CHALLENGE: Only lines with the string "each" matter here; gather them from the material below.

[Records that describe objects]
-- Begin --

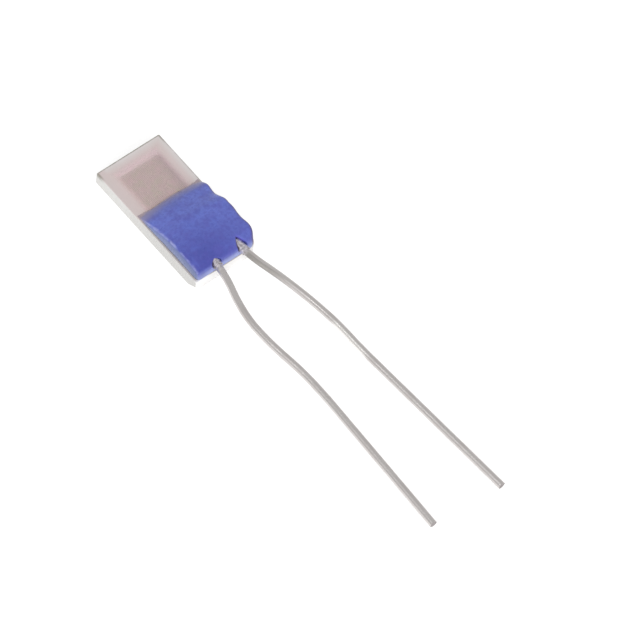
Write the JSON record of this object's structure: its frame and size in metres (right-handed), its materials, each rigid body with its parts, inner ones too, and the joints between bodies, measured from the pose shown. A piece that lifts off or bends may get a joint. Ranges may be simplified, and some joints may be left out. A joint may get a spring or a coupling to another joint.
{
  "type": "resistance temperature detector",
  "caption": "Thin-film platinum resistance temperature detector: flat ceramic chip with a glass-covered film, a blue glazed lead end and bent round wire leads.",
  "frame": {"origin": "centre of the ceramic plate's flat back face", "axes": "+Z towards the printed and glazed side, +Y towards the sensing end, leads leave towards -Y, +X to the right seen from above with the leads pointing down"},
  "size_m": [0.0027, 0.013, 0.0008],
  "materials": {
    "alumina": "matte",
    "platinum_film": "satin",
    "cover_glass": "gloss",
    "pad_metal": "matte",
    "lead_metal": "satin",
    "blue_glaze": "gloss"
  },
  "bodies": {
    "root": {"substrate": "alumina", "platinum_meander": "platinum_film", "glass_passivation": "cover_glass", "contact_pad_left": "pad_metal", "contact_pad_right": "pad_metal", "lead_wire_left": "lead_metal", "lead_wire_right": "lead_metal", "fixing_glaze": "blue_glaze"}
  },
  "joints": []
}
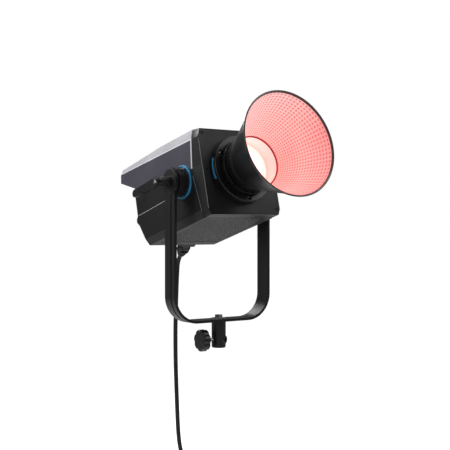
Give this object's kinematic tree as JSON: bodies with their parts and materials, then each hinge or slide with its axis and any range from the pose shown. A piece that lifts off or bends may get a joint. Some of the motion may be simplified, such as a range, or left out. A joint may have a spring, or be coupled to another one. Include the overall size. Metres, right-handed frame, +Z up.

-- End --

TASK RESPONSE:
Write the JSON record of this object's structure: its frame and size in metres (right-handed), its materials, each rigid body with its parts, inner ones too, and the joints between bodies, measured from the pose shown. A piece that lifts off or bends may get a joint. Ranges may be simplified, and some joints may be left out. A joint may get a spring or a coupling to another joint.
Give this object's kinematic tree as JSON: bodies with their parts and materials, then each hinge or slide with its axis and any range from the pose shown. A piece that lifts off or bends may get a joint. Some of the motion may be simplified, such as a range, or left out. A joint may have a spring, or be coupled to another one. Include the overall size. Metres, right-handed frame, +Z up.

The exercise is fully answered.